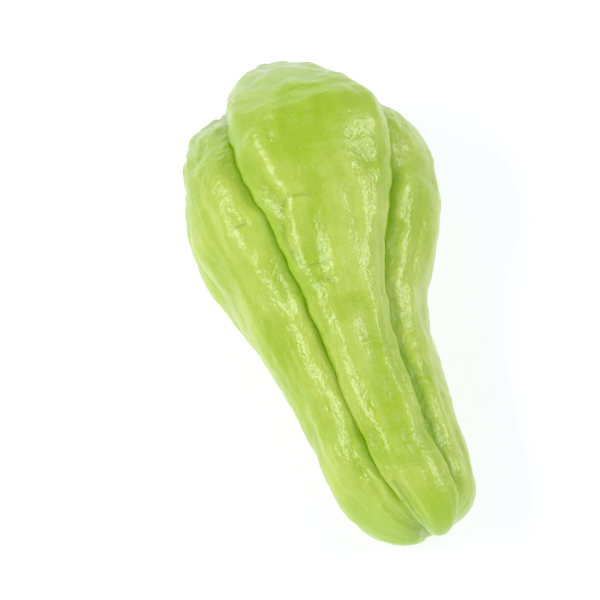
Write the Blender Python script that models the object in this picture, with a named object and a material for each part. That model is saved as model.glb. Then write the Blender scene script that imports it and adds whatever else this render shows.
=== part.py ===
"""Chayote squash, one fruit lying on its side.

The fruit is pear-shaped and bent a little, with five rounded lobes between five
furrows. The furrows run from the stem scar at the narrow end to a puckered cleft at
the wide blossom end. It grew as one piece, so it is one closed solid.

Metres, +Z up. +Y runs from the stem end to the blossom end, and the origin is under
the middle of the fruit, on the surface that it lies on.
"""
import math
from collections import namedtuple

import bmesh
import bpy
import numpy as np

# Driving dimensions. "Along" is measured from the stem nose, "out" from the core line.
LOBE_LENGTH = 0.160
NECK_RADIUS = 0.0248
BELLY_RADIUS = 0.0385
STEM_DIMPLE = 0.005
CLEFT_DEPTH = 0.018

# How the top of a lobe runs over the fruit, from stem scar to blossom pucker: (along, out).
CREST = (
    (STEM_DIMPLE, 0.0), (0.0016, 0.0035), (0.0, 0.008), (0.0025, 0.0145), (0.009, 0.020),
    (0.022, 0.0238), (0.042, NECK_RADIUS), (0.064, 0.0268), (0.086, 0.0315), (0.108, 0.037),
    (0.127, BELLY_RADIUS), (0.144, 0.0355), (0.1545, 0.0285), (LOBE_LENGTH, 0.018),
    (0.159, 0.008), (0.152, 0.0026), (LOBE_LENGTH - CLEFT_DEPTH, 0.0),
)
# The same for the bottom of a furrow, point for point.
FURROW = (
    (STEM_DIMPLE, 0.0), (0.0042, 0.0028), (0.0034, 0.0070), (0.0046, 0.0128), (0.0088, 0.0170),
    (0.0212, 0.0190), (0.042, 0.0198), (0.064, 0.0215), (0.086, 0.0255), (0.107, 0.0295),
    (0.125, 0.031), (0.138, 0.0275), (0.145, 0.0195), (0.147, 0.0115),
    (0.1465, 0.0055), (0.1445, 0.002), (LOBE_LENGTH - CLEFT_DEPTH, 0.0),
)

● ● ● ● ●

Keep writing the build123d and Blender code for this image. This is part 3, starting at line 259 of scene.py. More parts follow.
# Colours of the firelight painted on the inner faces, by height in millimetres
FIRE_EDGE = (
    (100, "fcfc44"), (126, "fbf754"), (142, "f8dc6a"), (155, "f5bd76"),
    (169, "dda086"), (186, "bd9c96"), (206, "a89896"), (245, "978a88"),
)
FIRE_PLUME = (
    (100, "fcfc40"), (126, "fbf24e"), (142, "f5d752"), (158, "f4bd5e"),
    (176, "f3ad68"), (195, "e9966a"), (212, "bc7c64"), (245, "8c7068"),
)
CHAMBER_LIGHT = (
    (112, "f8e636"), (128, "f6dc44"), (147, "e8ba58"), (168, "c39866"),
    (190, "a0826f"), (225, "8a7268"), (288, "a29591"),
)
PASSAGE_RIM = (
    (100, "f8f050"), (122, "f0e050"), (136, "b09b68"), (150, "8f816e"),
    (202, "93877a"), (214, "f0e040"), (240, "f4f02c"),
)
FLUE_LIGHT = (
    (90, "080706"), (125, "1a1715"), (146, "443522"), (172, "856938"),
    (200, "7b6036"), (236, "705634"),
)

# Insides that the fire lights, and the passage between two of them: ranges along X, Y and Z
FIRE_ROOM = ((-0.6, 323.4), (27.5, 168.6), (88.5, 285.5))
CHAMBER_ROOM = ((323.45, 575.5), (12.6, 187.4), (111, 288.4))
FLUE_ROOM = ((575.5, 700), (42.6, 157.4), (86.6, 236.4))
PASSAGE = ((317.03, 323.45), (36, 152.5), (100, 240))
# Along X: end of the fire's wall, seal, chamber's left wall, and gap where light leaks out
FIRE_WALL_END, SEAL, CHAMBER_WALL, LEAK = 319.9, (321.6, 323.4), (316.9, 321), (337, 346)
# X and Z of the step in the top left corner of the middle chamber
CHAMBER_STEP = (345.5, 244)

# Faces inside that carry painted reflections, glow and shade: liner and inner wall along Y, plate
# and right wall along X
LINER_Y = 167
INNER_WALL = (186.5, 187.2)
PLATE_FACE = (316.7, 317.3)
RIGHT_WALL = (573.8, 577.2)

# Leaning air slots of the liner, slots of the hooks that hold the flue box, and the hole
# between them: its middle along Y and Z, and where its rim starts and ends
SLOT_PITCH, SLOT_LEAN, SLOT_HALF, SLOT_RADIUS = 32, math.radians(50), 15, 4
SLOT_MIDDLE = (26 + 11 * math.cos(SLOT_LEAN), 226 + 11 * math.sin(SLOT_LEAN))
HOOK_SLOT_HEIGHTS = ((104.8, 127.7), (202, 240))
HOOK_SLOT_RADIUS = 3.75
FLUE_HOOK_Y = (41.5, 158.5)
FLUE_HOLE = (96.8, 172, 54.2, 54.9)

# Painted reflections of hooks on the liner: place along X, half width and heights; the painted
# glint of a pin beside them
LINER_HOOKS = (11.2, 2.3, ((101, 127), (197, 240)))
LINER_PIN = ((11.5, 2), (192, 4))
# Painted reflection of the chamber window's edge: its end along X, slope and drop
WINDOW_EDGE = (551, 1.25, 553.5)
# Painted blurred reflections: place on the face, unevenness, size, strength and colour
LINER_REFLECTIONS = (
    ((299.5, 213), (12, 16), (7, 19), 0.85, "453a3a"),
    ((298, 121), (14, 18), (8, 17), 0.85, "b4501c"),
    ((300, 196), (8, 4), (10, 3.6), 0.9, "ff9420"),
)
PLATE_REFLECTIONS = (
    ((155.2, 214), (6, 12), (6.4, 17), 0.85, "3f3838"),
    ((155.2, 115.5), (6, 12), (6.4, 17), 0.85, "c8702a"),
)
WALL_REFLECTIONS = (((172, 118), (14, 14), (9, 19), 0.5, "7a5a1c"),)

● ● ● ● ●

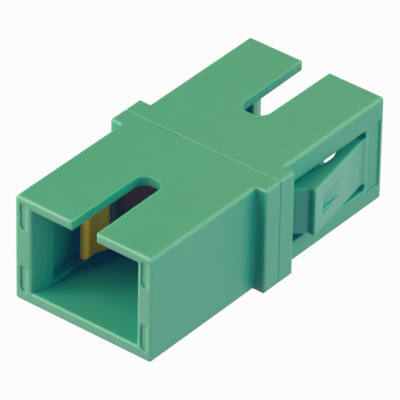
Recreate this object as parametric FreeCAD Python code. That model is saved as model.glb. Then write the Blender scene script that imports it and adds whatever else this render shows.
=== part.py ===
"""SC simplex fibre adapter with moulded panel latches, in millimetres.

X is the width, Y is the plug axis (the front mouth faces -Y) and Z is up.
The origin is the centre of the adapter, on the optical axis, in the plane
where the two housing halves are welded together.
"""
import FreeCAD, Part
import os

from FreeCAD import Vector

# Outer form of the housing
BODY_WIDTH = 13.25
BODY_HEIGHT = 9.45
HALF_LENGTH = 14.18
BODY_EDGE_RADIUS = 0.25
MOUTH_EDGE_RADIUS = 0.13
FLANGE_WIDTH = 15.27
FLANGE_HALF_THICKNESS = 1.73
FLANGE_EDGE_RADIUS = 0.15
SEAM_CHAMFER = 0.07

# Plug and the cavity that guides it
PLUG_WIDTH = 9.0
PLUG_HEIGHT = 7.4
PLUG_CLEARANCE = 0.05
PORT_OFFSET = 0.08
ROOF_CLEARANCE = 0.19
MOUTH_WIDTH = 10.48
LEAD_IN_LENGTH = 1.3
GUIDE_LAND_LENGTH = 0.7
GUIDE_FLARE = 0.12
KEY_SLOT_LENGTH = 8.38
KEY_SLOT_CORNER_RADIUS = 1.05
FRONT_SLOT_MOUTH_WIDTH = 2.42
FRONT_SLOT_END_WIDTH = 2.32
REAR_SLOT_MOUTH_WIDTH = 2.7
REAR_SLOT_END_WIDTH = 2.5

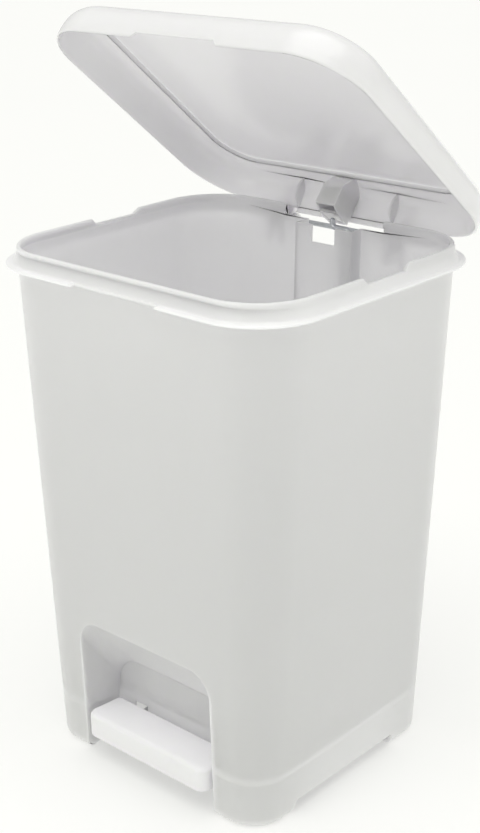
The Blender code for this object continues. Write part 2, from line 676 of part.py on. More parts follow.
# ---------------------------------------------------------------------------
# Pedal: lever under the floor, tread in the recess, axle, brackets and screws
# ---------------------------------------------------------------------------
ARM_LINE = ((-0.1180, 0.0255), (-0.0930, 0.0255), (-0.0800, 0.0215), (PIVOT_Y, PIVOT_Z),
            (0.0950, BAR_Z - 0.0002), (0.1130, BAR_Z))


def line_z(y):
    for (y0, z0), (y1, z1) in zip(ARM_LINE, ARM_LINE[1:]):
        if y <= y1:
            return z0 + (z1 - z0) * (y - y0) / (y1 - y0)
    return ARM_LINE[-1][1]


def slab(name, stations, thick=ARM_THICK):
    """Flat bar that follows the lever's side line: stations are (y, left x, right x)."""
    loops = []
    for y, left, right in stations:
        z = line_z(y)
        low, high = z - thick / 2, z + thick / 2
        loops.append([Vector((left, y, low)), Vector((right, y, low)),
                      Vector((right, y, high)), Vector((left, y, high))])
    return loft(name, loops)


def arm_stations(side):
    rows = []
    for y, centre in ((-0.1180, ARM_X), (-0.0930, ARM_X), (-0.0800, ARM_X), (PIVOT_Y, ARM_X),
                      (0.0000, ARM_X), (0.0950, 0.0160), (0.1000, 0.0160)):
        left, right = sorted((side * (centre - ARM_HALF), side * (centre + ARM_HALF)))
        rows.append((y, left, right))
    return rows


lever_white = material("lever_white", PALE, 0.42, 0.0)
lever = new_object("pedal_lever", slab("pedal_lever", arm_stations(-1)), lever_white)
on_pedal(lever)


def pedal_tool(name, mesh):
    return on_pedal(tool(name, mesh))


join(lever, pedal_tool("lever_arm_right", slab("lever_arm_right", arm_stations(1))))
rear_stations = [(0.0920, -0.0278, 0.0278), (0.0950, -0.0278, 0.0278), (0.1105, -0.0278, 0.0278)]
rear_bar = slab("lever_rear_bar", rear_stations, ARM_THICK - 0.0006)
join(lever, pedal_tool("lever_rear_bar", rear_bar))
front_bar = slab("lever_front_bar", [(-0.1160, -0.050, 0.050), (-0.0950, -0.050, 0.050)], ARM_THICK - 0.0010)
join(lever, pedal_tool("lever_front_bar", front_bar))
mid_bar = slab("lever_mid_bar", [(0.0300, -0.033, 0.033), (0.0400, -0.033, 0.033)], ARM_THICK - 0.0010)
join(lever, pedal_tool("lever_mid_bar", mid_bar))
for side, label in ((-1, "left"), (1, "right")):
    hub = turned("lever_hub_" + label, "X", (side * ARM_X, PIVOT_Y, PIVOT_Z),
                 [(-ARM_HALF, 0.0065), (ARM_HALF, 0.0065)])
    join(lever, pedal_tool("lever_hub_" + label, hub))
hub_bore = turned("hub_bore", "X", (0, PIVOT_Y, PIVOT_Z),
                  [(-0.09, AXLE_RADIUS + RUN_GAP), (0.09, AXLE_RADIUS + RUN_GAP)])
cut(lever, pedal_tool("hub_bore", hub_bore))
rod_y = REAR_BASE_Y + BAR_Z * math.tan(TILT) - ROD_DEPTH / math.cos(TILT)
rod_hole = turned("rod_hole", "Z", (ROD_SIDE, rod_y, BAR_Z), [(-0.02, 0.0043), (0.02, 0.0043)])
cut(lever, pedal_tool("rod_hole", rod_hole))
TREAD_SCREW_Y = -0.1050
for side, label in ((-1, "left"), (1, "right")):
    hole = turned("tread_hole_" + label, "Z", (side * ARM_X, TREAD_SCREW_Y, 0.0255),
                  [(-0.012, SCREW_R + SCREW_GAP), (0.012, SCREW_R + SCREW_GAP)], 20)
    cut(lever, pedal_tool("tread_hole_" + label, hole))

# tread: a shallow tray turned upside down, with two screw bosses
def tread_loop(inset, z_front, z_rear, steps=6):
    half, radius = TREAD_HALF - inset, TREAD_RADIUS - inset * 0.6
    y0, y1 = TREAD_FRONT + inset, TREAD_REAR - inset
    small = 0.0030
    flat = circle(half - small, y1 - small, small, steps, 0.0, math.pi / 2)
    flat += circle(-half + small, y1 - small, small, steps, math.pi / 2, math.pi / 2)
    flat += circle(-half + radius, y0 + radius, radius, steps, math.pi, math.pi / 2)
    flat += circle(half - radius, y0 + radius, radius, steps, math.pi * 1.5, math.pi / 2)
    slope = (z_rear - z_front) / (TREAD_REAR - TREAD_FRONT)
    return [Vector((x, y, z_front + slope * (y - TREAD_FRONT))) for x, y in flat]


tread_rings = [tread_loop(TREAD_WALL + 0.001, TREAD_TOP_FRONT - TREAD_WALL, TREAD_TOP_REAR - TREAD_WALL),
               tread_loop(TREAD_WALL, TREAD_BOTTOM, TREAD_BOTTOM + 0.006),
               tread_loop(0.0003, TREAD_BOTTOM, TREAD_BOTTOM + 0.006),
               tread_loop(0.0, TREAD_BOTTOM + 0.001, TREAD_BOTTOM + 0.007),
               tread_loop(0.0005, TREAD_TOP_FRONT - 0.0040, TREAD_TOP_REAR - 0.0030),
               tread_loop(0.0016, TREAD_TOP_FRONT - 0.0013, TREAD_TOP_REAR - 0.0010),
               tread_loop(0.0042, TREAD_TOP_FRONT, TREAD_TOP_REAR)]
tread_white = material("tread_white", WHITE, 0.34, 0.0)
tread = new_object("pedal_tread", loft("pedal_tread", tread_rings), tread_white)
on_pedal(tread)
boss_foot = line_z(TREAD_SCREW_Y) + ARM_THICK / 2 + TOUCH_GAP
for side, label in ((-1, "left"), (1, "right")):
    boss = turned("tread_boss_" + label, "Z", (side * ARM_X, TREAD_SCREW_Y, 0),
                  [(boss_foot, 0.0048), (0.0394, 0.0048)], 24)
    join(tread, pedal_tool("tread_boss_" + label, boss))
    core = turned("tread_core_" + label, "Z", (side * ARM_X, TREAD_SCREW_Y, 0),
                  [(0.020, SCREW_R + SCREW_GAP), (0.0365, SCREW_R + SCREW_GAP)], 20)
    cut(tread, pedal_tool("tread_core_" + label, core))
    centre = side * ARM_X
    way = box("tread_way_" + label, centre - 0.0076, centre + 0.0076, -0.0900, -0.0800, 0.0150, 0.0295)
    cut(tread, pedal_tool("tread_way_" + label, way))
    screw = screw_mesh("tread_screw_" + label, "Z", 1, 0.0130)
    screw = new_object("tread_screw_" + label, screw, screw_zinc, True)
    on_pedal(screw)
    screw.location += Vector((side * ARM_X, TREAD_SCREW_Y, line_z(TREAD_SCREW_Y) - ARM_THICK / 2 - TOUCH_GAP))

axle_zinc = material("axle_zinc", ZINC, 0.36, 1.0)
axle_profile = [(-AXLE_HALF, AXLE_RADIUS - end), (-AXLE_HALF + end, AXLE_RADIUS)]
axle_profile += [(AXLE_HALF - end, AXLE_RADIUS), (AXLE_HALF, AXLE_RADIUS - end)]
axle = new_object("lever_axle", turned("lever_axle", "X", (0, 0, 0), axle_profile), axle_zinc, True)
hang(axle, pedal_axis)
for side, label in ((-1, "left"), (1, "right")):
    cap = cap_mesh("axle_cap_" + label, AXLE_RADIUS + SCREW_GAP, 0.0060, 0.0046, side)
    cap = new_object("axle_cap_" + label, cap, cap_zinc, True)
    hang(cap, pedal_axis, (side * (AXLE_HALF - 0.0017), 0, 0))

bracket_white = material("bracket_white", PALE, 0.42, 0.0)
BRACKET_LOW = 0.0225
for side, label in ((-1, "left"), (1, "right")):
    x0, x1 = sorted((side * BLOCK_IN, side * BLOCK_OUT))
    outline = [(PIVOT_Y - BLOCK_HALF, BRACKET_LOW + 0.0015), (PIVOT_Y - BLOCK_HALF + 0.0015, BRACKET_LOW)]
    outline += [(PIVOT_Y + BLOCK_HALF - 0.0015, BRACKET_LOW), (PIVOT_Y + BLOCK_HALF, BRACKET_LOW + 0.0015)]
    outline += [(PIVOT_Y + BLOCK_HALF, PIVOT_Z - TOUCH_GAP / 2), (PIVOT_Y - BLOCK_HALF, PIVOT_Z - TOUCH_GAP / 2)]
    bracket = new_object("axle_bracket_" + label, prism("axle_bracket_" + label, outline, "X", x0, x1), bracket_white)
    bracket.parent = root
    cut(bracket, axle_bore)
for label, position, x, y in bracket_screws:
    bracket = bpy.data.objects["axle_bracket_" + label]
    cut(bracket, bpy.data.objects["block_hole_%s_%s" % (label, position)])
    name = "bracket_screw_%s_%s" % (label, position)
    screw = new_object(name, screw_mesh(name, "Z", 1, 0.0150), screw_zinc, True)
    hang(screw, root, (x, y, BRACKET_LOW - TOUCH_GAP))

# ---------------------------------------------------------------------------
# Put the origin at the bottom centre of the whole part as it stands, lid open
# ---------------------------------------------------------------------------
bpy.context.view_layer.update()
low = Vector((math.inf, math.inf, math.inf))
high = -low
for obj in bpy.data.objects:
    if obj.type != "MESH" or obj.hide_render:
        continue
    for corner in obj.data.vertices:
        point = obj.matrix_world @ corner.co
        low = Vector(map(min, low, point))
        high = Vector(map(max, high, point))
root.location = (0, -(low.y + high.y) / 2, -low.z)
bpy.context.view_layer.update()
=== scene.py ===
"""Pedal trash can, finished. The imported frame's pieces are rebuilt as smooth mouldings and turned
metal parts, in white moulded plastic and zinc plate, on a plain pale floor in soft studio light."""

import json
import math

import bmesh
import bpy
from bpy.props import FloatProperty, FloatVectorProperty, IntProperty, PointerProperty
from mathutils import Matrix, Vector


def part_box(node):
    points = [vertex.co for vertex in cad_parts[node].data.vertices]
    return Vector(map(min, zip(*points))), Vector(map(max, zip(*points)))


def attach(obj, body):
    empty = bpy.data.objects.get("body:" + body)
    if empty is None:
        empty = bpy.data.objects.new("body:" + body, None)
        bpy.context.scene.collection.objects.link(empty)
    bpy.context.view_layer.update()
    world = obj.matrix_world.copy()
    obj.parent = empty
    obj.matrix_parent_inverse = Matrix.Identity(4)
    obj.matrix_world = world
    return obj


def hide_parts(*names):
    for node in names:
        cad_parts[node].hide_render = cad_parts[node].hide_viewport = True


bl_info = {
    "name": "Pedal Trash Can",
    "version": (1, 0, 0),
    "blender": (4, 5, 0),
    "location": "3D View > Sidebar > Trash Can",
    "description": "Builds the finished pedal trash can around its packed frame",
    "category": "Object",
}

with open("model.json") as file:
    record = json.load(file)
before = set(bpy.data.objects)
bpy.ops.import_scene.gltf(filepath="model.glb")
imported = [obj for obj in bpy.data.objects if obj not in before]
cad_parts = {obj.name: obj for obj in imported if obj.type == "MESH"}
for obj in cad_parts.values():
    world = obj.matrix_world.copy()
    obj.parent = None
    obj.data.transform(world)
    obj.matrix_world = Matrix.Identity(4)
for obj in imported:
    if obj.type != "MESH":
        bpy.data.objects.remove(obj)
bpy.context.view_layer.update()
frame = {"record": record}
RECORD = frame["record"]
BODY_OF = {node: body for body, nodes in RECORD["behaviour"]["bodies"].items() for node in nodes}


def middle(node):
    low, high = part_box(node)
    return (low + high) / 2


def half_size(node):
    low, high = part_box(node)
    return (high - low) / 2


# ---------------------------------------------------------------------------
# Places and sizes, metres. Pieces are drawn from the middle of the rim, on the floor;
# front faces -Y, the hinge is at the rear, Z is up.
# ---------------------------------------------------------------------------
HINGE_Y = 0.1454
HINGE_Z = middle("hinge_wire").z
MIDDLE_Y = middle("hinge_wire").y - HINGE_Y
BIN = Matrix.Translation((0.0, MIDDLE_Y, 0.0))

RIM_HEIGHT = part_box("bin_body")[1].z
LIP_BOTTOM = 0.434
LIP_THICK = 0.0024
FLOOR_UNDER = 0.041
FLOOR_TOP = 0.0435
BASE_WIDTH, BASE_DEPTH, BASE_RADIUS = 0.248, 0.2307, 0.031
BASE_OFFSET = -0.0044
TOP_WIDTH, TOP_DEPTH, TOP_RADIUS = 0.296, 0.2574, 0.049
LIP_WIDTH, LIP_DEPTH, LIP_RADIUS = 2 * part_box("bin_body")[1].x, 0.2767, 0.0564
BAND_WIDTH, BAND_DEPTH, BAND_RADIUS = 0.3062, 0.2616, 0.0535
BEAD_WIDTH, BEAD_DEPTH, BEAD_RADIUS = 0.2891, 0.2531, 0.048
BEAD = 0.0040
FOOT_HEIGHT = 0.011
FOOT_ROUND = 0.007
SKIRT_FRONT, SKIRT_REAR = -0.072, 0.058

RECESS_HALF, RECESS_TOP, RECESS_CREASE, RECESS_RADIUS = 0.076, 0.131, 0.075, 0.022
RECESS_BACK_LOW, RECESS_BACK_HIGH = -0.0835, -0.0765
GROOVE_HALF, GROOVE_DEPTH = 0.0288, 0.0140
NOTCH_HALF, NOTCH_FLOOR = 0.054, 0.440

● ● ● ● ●

Each line from the line with "in imported if" to the line with "return (high - low) / 2" is to be echoed exactly; both boundary lines are included, and nothing else is to be output.

cad_parts = {obj.name: obj for obj in imported if obj.type == "MESH"}
for obj in cad_parts.values():
    world = obj.matrix_world.copy()
    obj.parent = None
    obj.data.transform(world)
    obj.matrix_world = Matrix.Identity(4)
for obj in imported:
    if obj.type != "MESH":
        bpy.data.objects.remove(obj)
bpy.context.view_layer.update()
frame = {"record": record}
RECORD = frame["record"]
BODY_OF = {node: body for body, nodes in RECORD["behaviour"]["bodies"].items() for node in nodes}


def middle(node):
    low, high = part_box(node)
    return (low + high) / 2


def half_size(node):
    low, high = part_box(node)
    return (high - low) / 2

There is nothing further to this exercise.